* Problem to solve:
Exactly reproduce each line of the listing that follows.

* Material for this exercise:
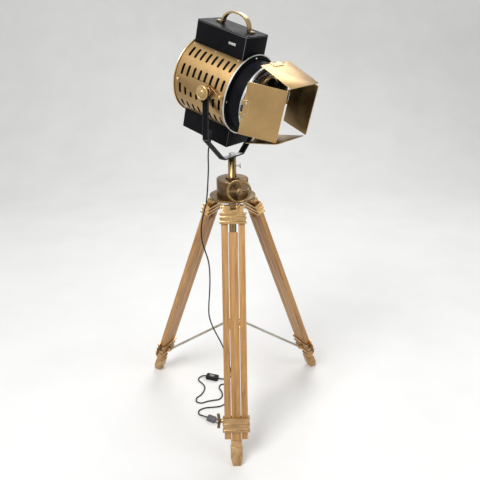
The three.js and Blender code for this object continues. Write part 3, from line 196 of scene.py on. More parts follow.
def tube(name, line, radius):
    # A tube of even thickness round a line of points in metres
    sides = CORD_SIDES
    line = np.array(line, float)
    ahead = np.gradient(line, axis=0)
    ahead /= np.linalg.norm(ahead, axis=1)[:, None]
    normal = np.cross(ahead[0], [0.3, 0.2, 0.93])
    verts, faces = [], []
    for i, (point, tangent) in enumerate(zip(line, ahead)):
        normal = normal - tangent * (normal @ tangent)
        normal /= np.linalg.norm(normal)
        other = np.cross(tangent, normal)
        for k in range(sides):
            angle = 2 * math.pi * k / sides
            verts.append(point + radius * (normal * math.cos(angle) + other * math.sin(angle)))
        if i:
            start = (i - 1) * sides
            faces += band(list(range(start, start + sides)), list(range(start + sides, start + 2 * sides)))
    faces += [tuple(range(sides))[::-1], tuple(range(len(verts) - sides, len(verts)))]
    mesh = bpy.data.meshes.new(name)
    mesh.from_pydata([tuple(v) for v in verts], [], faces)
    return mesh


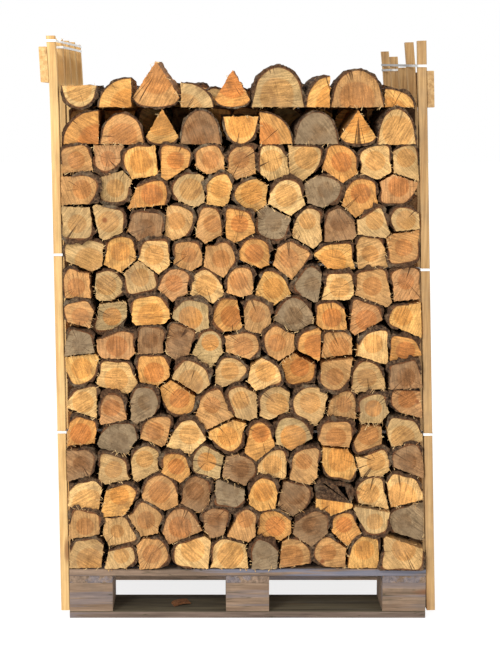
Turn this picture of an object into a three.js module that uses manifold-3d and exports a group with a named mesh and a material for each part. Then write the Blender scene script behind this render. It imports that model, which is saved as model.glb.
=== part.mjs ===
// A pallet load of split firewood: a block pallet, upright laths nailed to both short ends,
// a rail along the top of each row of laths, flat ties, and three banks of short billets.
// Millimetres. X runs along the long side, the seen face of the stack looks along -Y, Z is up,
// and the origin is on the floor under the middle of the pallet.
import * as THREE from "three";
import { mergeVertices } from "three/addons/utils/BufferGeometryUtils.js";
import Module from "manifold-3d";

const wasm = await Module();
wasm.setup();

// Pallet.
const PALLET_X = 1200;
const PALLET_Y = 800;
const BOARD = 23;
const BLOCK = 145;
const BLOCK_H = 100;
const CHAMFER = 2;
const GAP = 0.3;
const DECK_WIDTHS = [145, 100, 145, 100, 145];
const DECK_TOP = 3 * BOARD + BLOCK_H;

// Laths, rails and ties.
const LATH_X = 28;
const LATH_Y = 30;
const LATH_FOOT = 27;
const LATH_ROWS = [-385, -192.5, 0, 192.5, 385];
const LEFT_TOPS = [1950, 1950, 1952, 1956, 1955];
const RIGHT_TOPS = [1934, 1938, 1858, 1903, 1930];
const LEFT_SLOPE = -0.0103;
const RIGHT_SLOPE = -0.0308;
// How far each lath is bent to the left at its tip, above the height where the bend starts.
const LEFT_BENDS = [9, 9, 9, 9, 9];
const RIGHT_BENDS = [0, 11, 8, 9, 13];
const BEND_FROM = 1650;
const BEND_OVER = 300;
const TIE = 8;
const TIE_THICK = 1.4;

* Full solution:
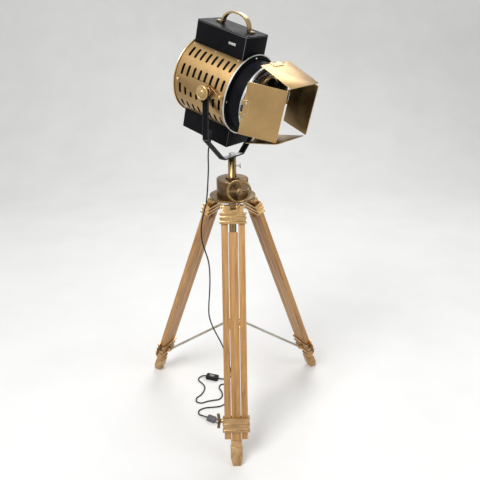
The three.js and Blender code for this object continues. Write part 3, from line 196 of scene.py on. More parts follow.
def tube(name, line, radius):
    # A tube of even thickness round a line of points in metres
    sides = CORD_SIDES
    line = np.array(line, float)
    ahead = np.gradient(line, axis=0)
    ahead /= np.linalg.norm(ahead, axis=1)[:, None]
    normal = np.cross(ahead[0], [0.3, 0.2, 0.93])
    verts, faces = [], []
    for i, (point, tangent) in enumerate(zip(line, ahead)):
        normal = normal - tangent * (normal @ tangent)
        normal /= np.linalg.norm(normal)
        other = np.cross(tangent, normal)
        for k in range(sides):
            angle = 2 * math.pi * k / sides
            verts.append(point + radius * (normal * math.cos(angle) + other * math.sin(angle)))
        if i:
            start = (i - 1) * sides
            faces += band(list(range(start, start + sides)), list(range(start + sides, start + 2 * sides)))
    faces += [tuple(range(sides))[::-1], tuple(range(len(verts) - sides, len(verts)))]
    mesh = bpy.data.meshes.new(name)
    mesh.from_pydata([tuple(v) for v in verts], [], faces)
    return mesh


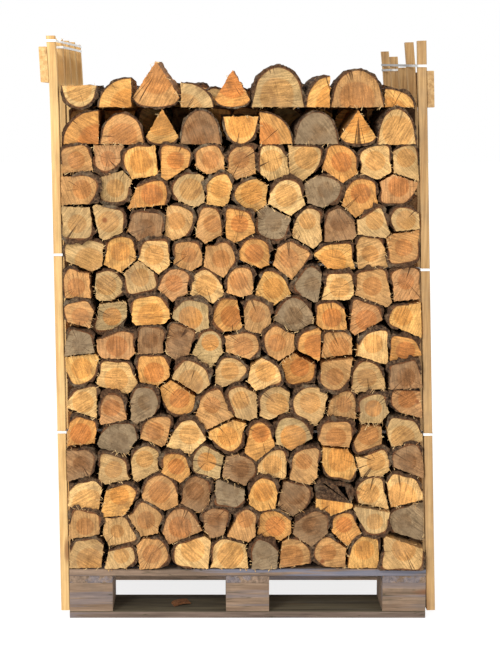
Turn this picture of an object into a three.js module that uses manifold-3d and exports a group with a named mesh and a material for each part. Then write the Blender scene script behind this render. It imports that model, which is saved as model.glb.
=== part.mjs ===
// A pallet load of split firewood: a block pallet, upright laths nailed to both short ends,
// a rail along the top of each row of laths, flat ties, and three banks of short billets.
// Millimetres. X runs along the long side, the seen face of the stack looks along -Y, Z is up,
// and the origin is on the floor under the middle of the pallet.
import * as THREE from "three";
import { mergeVertices } from "three/addons/utils/BufferGeometryUtils.js";
import Module from "manifold-3d";

const wasm = await Module();
wasm.setup();

// Pallet.
const PALLET_X = 1200;
const PALLET_Y = 800;
const BOARD = 23;
const BLOCK = 145;
const BLOCK_H = 100;
const CHAMFER = 2;
const GAP = 0.3;
const DECK_WIDTHS = [145, 100, 145, 100, 145];
const DECK_TOP = 3 * BOARD + BLOCK_H;

// Laths, rails and ties.
const LATH_X = 28;
const LATH_Y = 30;
const LATH_FOOT = 27;
const LATH_ROWS = [-385, -192.5, 0, 192.5, 385];
const LEFT_TOPS = [1950, 1950, 1952, 1956, 1955];
const RIGHT_TOPS = [1934, 1938, 1858, 1903, 1930];
const LEFT_SLOPE = -0.0103;
const RIGHT_SLOPE = -0.0308;
// How far each lath is bent to the left at its tip, above the height where the bend starts.
const LEFT_BENDS = [9, 9, 9, 9, 9];
const RIGHT_BENDS = [0, 11, 8, 9, 13];
const BEND_FROM = 1650;
const BEND_OVER = 300;
const TIE = 8;
const TIE_THICK = 1.4;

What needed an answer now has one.